BRUSSELS, 1 June 2021 - The European Savings and Retail Banking Group (ESBG)’s Head of Payments and Innovation, Diederik Bruggink, 52, has been appointed as member of the European Commission’s Payment Systems Market Expert Group (PSMEG) from now until the end of 2025. Mr Bruggink was also part of this influential group between 2017 and 2021.

The expert group’s objective is to advise the Commission in the area of payments and to assist the Commission in the preparation of legislative acts or policy initiatives regarding payments, including fraud prevention issues related to payment industry and users. The group is coordinated by the Directorate General for Financial Stability, Financial Services and Capital Markets Union (FISMA).

Diederik Bruggink is also Head of Payments and Innovations at the World Savings and Retail Banking Institute (WSBI). At WSBI-ESBI, Mr Bruggink analyses the multiple dimensions of the payments market, proposing and assisting in agreeing member positions with respect to their payments and related businesses. He advocates the associations’ positions on payments with policymakers, regulators, standardisation bodies, industry associations, and enabling a constant member dialogue on developments, with a particular focus on innovation.

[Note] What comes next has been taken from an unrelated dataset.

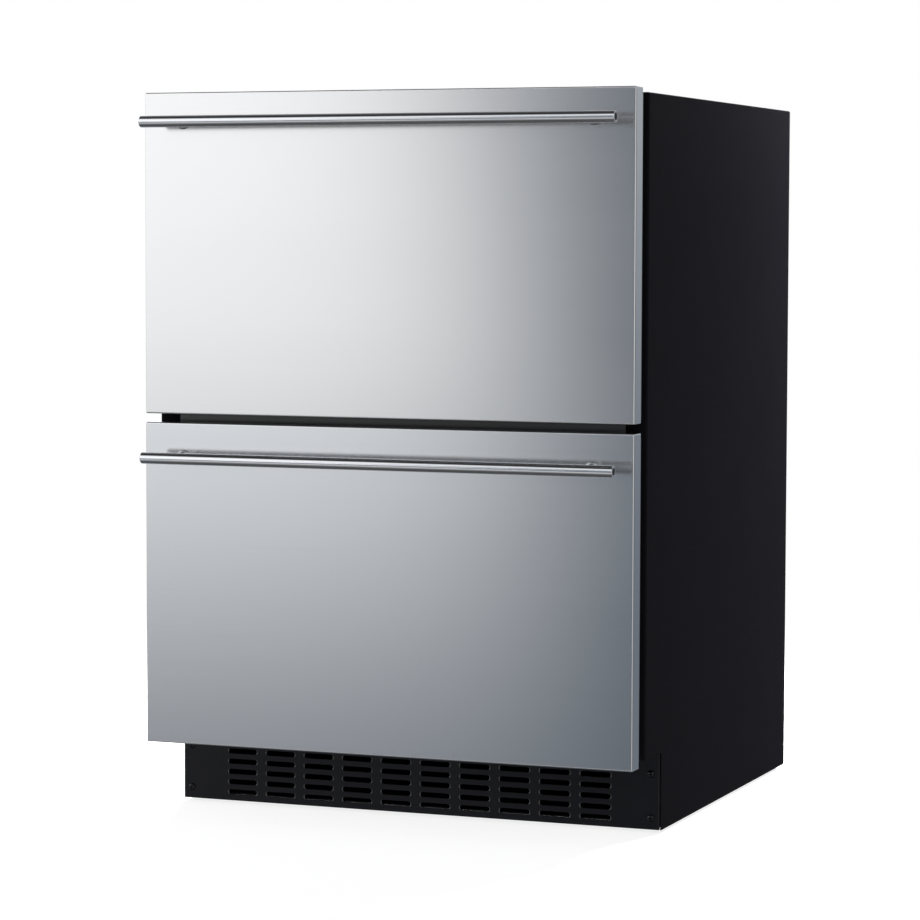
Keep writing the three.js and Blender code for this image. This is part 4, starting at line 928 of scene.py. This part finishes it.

Prior to joining WSBI-ESBG in 2017, he managed since 2012 his own international consultancy practice. In 2009-2012 he was Vice President of card schemes at the Royal Bank of Scotland. Prior to that, he was appointed in 2005 within ABN AMRO’s market infrastructures department as Vice President of payments and cards. He also worked previously with Mastercard where he was a senior business leader in the global debit team. He started his career with Capgemini Global Financial Services in 1996.